*EXERCISE GOAL*:
Find the line containing "Turn this picture" and copy it exactly, along with every line after it up to and including the line containing "ledge_in = 25.5; // [22:0.5:30]". Copy nothing else.

*STORED RECORDS*:
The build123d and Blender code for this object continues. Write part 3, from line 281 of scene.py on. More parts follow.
...
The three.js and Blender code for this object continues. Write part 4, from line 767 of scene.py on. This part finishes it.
* * *
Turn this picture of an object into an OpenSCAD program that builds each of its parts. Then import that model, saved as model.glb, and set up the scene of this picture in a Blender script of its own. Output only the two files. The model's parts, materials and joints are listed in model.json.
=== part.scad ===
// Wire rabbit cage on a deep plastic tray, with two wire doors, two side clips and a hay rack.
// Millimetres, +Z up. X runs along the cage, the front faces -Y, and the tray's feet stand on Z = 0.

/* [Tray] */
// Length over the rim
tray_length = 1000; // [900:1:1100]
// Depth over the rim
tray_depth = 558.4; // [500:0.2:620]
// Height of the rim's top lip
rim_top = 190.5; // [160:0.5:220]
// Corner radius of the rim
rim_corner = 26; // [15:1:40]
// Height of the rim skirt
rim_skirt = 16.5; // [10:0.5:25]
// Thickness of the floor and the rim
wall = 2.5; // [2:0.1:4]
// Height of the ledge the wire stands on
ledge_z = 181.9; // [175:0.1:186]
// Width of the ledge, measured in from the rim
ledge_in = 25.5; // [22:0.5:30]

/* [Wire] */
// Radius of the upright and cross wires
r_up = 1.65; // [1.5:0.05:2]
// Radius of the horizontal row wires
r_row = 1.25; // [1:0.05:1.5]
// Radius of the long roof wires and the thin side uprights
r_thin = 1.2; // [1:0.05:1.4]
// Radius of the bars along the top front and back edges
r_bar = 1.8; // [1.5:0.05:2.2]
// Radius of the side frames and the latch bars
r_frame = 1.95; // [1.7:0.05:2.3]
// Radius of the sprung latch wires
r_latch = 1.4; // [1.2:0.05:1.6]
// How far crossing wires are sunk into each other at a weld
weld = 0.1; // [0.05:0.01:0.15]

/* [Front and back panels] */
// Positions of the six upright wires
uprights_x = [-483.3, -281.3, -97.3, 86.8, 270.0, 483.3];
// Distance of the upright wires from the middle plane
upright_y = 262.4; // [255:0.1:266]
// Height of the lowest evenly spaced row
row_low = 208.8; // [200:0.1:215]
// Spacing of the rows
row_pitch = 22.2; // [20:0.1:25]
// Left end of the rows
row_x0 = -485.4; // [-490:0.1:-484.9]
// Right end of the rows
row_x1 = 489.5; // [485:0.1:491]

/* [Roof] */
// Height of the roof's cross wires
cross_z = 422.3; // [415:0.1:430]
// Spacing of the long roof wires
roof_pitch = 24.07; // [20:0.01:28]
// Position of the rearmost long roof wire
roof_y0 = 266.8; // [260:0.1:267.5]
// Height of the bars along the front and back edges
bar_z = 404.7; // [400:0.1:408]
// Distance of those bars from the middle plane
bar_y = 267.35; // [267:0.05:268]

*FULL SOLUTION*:
Turn this picture of an object into an OpenSCAD program that builds each of its parts. Then import that model, saved as model.glb, and set up the scene of this picture in a Blender script of its own. Output only the two files. The model's parts, materials and joints are listed in model.json.
=== part.scad ===
// Wire rabbit cage on a deep plastic tray, with two wire doors, two side clips and a hay rack.
// Millimetres, +Z up. X runs along the cage, the front faces -Y, and the tray's feet stand on Z = 0.

/* [Tray] */
// Length over the rim
tray_length = 1000; // [900:1:1100]
// Depth over the rim
tray_depth = 558.4; // [500:0.2:620]
// Height of the rim's top lip
rim_top = 190.5; // [160:0.5:220]
// Corner radius of the rim
rim_corner = 26; // [15:1:40]
// Height of the rim skirt
rim_skirt = 16.5; // [10:0.5:25]
// Thickness of the floor and the rim
wall = 2.5; // [2:0.1:4]
// Height of the ledge the wire stands on
ledge_z = 181.9; // [175:0.1:186]
// Width of the ledge, measured in from the rim
ledge_in = 25.5; // [22:0.5:30]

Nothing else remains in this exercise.